*** Exercise materials ***
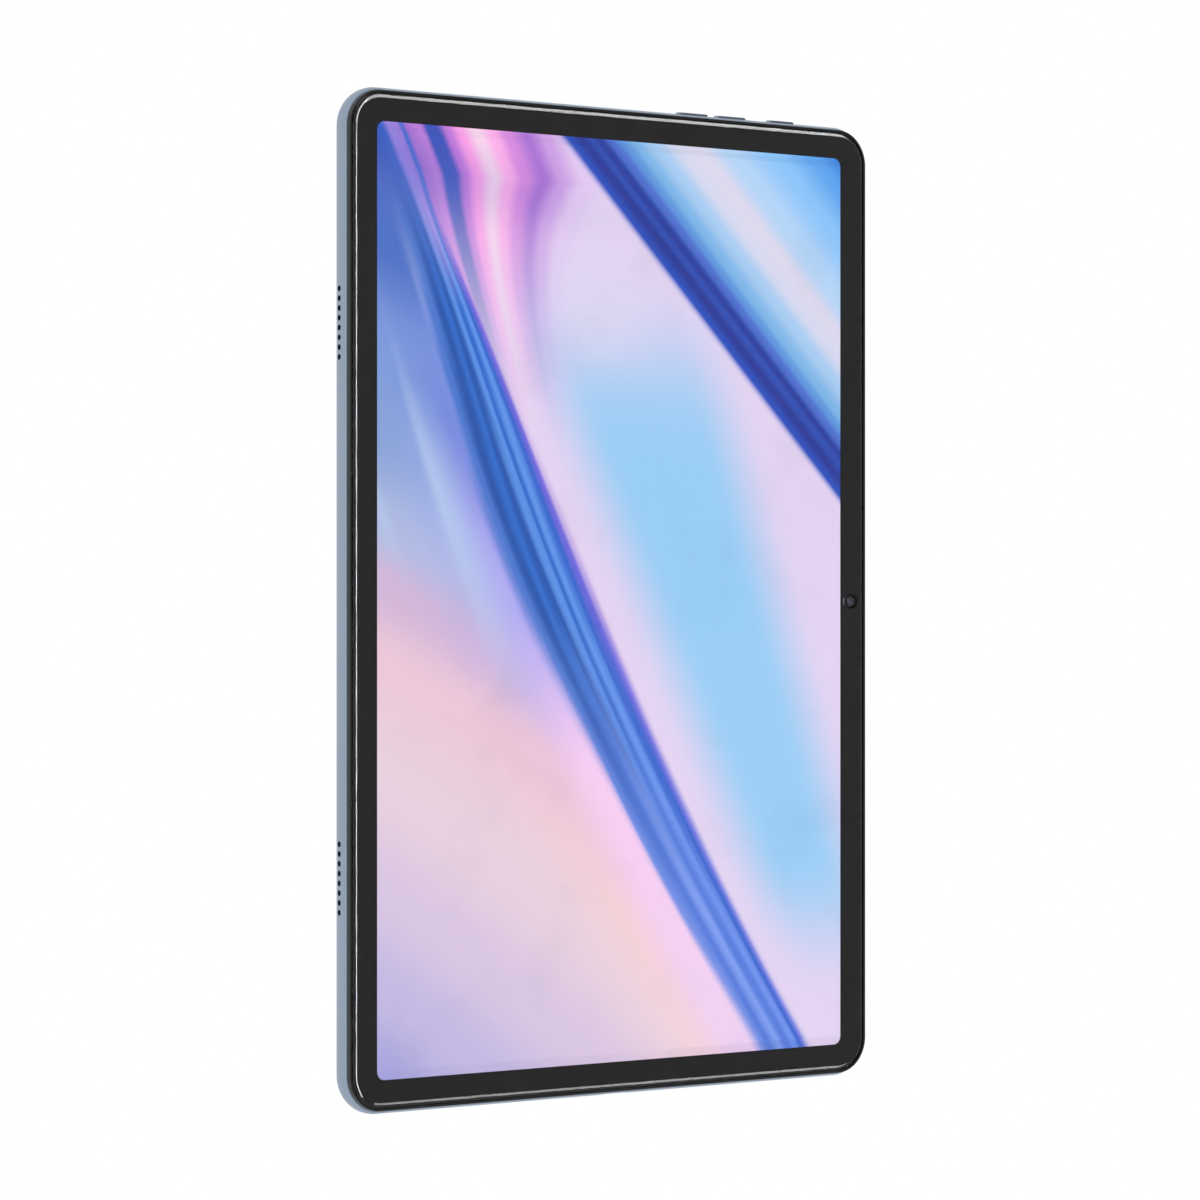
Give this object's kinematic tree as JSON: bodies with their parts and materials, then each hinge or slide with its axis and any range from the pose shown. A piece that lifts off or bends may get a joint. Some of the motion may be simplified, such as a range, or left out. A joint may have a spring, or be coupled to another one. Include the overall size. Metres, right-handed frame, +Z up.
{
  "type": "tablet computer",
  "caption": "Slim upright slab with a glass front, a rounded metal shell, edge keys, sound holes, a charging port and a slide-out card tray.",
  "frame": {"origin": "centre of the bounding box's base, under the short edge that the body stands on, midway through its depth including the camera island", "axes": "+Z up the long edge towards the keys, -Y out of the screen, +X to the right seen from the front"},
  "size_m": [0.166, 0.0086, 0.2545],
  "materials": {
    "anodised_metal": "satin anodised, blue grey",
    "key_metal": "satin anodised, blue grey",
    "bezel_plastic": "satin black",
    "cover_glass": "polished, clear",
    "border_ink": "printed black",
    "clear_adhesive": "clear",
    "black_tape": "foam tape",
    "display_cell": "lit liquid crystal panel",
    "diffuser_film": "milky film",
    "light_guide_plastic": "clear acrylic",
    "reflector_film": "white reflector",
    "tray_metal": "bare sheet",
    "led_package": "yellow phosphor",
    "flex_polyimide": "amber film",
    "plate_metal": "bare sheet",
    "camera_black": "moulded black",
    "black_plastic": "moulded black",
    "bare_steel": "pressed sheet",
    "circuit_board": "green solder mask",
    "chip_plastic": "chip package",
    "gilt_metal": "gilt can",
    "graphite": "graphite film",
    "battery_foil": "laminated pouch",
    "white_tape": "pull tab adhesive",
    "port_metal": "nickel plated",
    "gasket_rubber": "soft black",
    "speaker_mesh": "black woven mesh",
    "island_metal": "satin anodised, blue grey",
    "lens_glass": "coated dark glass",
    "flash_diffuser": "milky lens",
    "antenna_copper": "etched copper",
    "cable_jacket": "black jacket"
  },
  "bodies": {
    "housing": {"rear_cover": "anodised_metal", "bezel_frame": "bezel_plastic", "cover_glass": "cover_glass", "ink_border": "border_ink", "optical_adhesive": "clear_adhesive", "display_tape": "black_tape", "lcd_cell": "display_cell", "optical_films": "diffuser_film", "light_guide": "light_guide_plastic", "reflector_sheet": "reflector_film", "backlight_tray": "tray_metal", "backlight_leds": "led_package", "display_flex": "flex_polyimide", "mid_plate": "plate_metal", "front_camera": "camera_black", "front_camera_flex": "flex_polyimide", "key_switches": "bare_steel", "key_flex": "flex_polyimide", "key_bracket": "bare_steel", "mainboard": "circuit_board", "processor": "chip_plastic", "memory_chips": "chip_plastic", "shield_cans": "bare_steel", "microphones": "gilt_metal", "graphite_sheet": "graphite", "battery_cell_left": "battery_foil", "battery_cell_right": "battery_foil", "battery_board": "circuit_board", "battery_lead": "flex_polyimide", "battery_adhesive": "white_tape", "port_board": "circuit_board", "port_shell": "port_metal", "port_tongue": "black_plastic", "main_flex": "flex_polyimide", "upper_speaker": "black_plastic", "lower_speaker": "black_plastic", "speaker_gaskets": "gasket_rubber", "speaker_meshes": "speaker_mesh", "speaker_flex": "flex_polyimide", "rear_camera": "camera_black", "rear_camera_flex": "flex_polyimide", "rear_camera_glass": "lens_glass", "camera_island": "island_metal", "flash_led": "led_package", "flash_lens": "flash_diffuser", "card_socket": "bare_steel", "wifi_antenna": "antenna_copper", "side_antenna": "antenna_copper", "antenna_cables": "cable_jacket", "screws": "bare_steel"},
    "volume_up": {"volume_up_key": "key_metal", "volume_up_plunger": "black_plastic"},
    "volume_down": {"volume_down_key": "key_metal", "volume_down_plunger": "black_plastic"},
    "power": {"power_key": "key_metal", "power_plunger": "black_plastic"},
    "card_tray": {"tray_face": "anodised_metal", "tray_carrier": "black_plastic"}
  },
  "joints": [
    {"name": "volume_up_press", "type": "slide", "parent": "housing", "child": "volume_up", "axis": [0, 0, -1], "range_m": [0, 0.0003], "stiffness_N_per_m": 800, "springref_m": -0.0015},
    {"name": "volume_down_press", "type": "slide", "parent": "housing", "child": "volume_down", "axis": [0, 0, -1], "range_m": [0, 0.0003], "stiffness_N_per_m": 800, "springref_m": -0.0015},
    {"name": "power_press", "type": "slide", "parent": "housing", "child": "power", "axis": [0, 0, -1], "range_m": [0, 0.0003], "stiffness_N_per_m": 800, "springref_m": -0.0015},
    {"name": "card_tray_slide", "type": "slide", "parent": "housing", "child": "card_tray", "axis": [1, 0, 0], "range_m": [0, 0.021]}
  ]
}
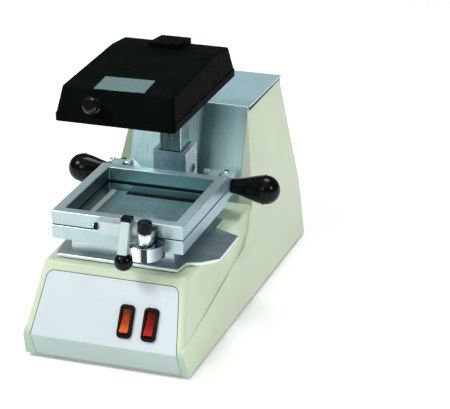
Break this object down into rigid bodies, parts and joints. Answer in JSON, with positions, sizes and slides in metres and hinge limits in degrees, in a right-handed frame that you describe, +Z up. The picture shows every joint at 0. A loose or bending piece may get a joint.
***
*** Exercise materials ***
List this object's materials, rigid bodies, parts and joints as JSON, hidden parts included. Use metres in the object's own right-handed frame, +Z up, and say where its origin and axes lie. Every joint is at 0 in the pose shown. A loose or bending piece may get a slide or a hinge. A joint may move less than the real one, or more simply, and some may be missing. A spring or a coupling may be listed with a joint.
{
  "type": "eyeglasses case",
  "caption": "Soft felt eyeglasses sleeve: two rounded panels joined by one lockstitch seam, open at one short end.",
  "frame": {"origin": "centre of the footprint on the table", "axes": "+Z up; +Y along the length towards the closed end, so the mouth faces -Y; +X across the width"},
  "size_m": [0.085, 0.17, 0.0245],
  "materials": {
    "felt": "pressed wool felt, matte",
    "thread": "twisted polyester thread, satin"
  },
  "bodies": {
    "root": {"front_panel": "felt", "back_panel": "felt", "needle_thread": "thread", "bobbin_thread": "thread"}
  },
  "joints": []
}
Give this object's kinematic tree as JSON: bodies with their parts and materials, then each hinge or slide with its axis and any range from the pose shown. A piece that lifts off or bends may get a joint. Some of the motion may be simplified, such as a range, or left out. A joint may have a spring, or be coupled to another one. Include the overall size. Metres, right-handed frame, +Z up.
***
_What to produce_.
Wherever "axis" shows up in a line, copy that line.

_Answer to this task_.
Give this object's kinematic tree as JSON: bodies with their parts and materials, then each hinge or slide with its axis and any range from the pose shown. A piece that lifts off or bends may get a joint. Some of the motion may be simplified, such as a range, or left out. A joint may have a spring, or be coupled to another one. Include the overall size. Metres, right-handed frame, +Z up.
    {"name": "volume_up_press", "type": "slide", "parent": "housing", "child": "volume_up", "axis": [0, 0, -1], "range_m": [0, 0.0003], "stiffness_N_per_m": 800, "springref_m": -0.0015},
    {"name": "volume_down_press", "type": "slide", "parent": "housing", "child": "volume_down", "axis": [0, 0, -1], "range_m": [0, 0.0003], "stiffness_N_per_m": 800, "springref_m": -0.0015},
    {"name": "power_press", "type": "slide", "parent": "housing", "child": "power", "axis": [0, 0, -1], "range_m": [0, 0.0003], "stiffness_N_per_m": 800, "springref_m": -0.0015},
    {"name": "card_tray_slide", "type": "slide", "parent": "housing", "child": "card_tray", "axis": [1, 0, 0], "range_m": [0, 0.021]}
Give this object's kinematic tree as JSON: bodies with their parts and materials, then each hinge or slide with its axis and any range from the pose shown. A piece that lifts off or bends may get a joint. Some of the motion may be simplified, such as a range, or left out. A joint may have a spring, or be coupled to another one. Include the overall size. Metres, right-handed frame, +Z up.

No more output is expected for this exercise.